All of this assumes the status quo, however. If Hudak's campaign falls apart, Pupatello might be better placed to scoop up those disillusioned PC voters than Wynne. If Andrea Horwath's campaign collapses, disappointed NDP voters may be more willing to cast their ballot for the Wynne Liberals than they would a Pupatello-led party.

But what about Kennedy? Polls show he is more widely liked than either Pupatello or Wynne, even if the OLP itself is not all that keen on him. If he does pull off an upset next weekend, what could happen then?


Kennedy scored very well among NDP voters in the Forum poll.
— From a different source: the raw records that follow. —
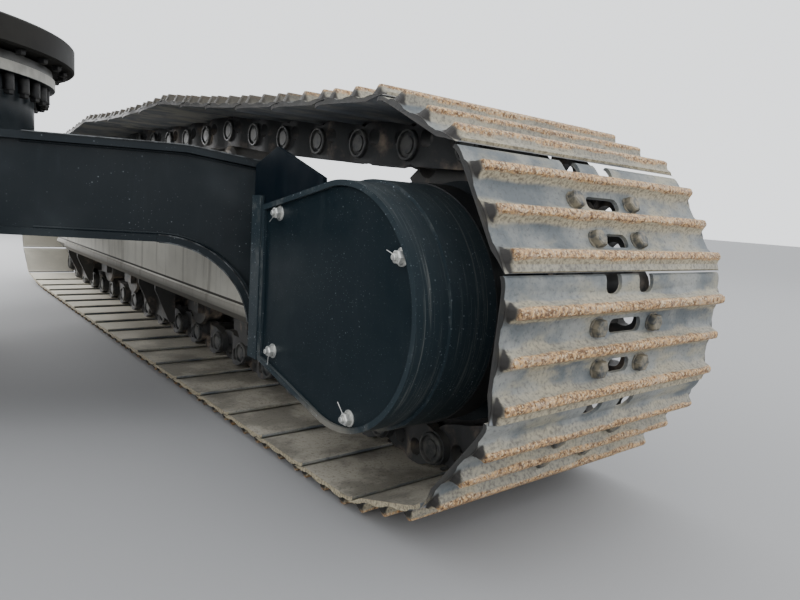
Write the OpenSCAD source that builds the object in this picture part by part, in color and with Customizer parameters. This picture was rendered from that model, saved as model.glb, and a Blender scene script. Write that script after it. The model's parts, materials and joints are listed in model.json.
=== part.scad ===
// Undercarriage of a crawler excavator: carbody, slewing ring and two track units.
// X is to the right, Y forward with the drive sprockets at the rear, Z up.
// The origin is on the ground, in the middle of the tracks' length and width.

/* [Track] */
// Pitch of the track chain, from pin to pin
pitch = 216; // [200:1:232]
// Teeth of the sprocket, two to each pitch that it takes up
teeth = 21; // [19:2:25]
// Distance from the sprocket's centre to the idler's
tumbler = 3778; // [3600:1:4400]
// Distance between the middles of the two tracks
gauge = 2590; // [2450:1:2900]
// Width of a shoe
shoe_w = 736; // [600:10:900]
// Height of the shoe's seat over the pins
seat_h = 60; // [54:1:66]
// Thickness of the shoe's plate
plate_t = 9; // [8:1:16]
// Height of the grouser bars over the plate
bar_h = 28; // [15:1:40]
// Radius of the pin circle round the idler
idler_pin_r = 340; // [310:1:380]
// Height that the idler is carried over the ground run
idler_lift = 12; // [0:1:30]
// Height of the top run over the sprocket, at the carrier rollers
carrier_lift = 92; // [40:1:120]
// Sag of the top run between its carriers
run_sag = 14; // [4:1:20]
// Chain length from the sprocket's lowest point to the first pin
pin_phase = 3.6; // [0:0.1:200]

/* [Chain rail] */
// Depth of the rail under the pins, to its running face
rail_depth = 53; // [46:1:58]
// Width of each rail
rail_w = 48; // [36:1:56]
// Gap between the two rails
rail_gap = 108; // [96:1:124]

/* [Rollers] */
// Bottom rollers on each side
bottom_count = 7; // [5:1:9]
// Tread radius of a bottom roller
roller_r = 82; // [70:1:95]
// Flange height of a bottom roller over its tread
flange_h = 17; // [10:1:22]
// Tread radius of a carrier roller
carrier_r = 75; // [60:1:80]
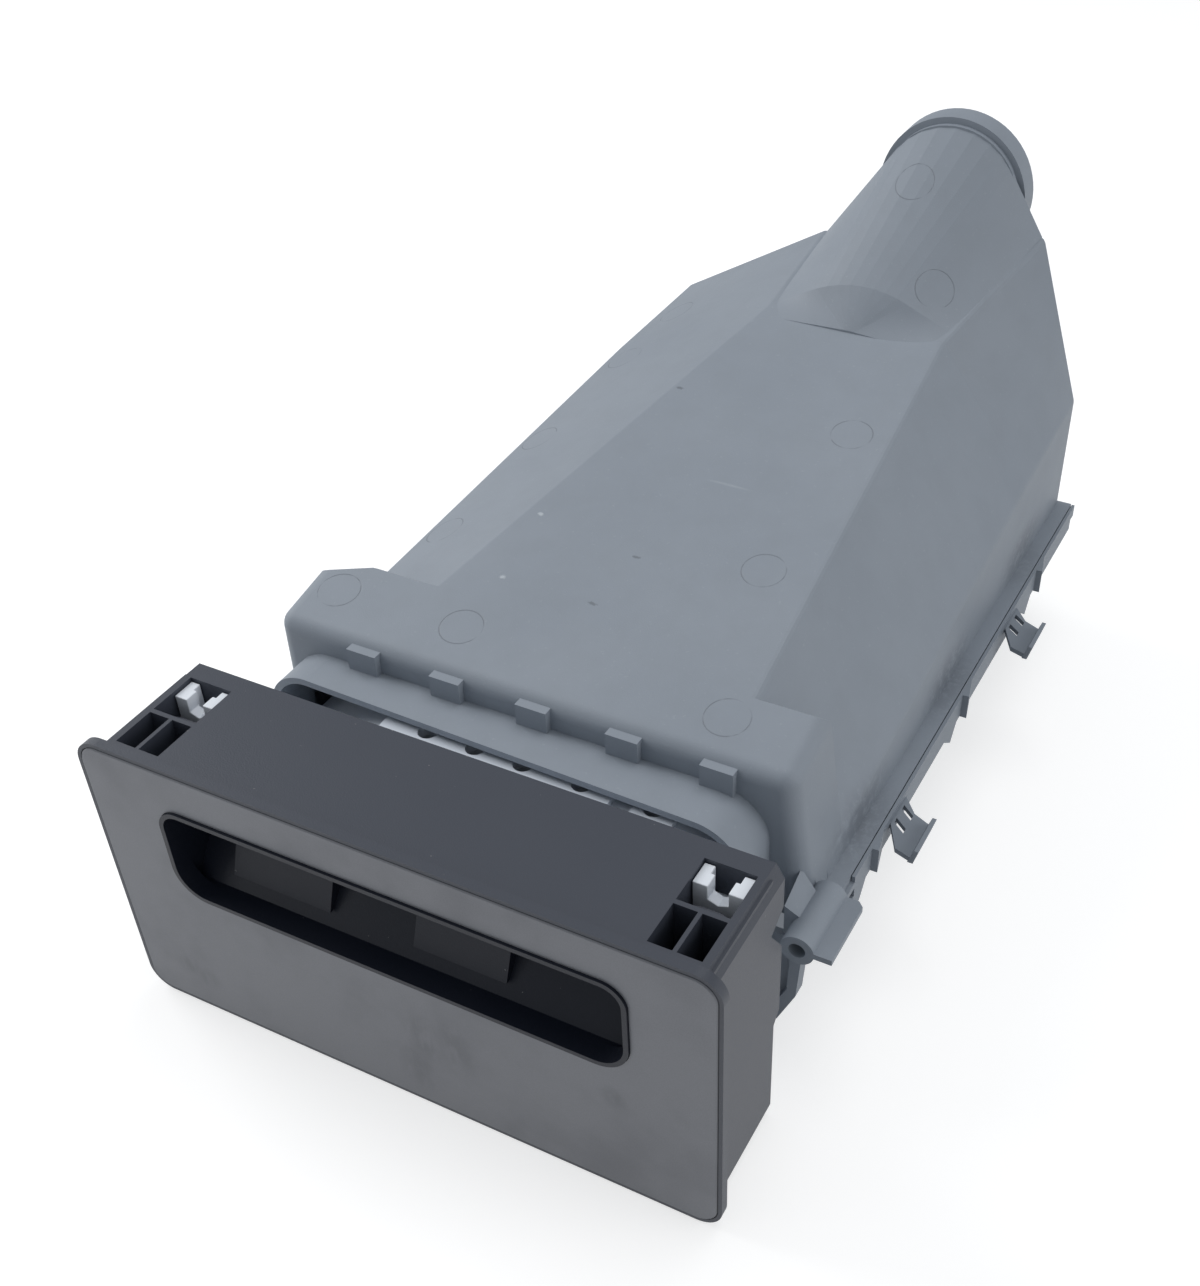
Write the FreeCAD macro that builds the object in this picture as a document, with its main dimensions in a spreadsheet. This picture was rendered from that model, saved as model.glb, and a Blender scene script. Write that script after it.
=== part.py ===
"""Detergent dispenser of a washing machine: a drawer in its housing, as a parametric document.

It is modelled in the pose in which it lies upside down on a table. X runs along the drawer front,
Y runs back into the machine and Z runs up. The origin is on the edge that it stands on, in the
middle of the fascia plate. "Top" and "bottom" are those of this pose.
"""
import FreeCAD, Part
import Sketcher
import PartDesign
import math
import os

DOC = FreeCAD.newDocument("dispenser")
SHEET = DOC.addObject("Spreadsheet::Sheet", "Sizes")

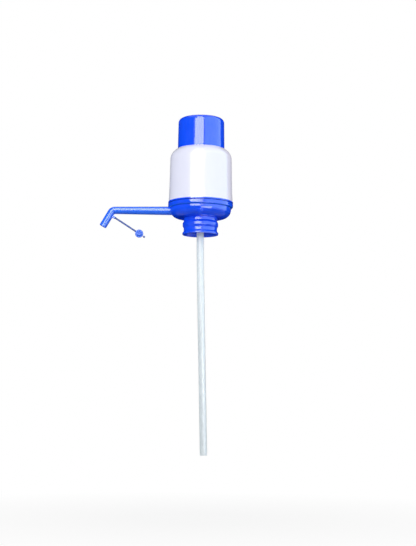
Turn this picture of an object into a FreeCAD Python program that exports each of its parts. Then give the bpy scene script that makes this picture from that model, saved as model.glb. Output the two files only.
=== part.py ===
"""Hand press pump for a large water bottle, one STEP file per piece.

The pump sits on the bottle's mouth. Pressing the cap squeezes a bellows, which pushes air through the
deck and the plug into the bottle, and the air drives the water up the dip tube and out of the spout.

Millimetres, +Z up. The origin is the centre of the gasket's underside, where the rim of the bottle's
mouth lies. The spout leaves along -X, and the air release button is at the front, along -Y.
"""
import FreeCAD
import Part
import math
import os

V = FreeCAD.Vector
X_AXIS = V(1, 0, 0)
Y_AXIS = V(0, 1, 0)
Z_AXIS = V(0, 0, 1)
ORIGIN = V(0, 0, 0)

# Edges and cutters
FINE_EDGE = 0.3            # roundings of moulded edges
EDGE = 0.5
SOFT_EDGE = 1.0
OVERCUT = 1.0              # how far a cutter runs past a face, or a rib into its wall
SIDE_USE = 0.96            # share of a side that the roundings at its ends may take up
SMALLEST = 1e-5            # lengths under this count as none

# The bottle's mouth
CROWN_R = 27.5             # bead round the mouth, the usual 55 mm crown
NECK_R = 25.85             # neck under the bead
NECK_FIT = 0.25            # room between the neck and the collar
CROWN_FIT = 0.4            # room between the bead and the collar's groove

# Clearances
SEAT_GAP = 0.1             # between two stationary pieces that are pushed together
RUN_GAP = 0.08             # between a shaft and its bore
RUBBER_GAP = 0.05          # round a rubber piece in its groove
SOFT_GAP = 0.3             # between a rubber piece and a neighbour that moves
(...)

He pulls 23% of NDP votes to the OLP. He also draws 9% of Tories and 18% of Greens.

Liberals - 38.6%, 60 seats
Progressive Conservatives - 31.0%, 29 seats
New Democrats - 23.4%, 18 seats
Greens - 6.1%, 0 seats
Others - 0.9%, 0 seats

His upside among PC voters is still rather limited, but he completely erases the gains the New Democrats have made since the last election. He gives the Liberals a majority government. These might be fairy-tale numbers due to Kennedy's name recognition alone (Hudak and Horwath are also well-known at this point, dulling his potential upside), but it is hard to argue that Kennedy wouldn't stand the better chance in a snap election than Pupatello or Wynne. If you have to spend the first two weeks of a campaign introducing yourself, you will be two weeks behind the other leaders.

Of course, this exercise is highly hypothetical and makes plenty of assumptions that may or may not be warranted. But the results do make a lot of intuitive sense. Unless Wynne or Pupatello can find some support across the aisle, we will probably find out sooner rather than later how they will do.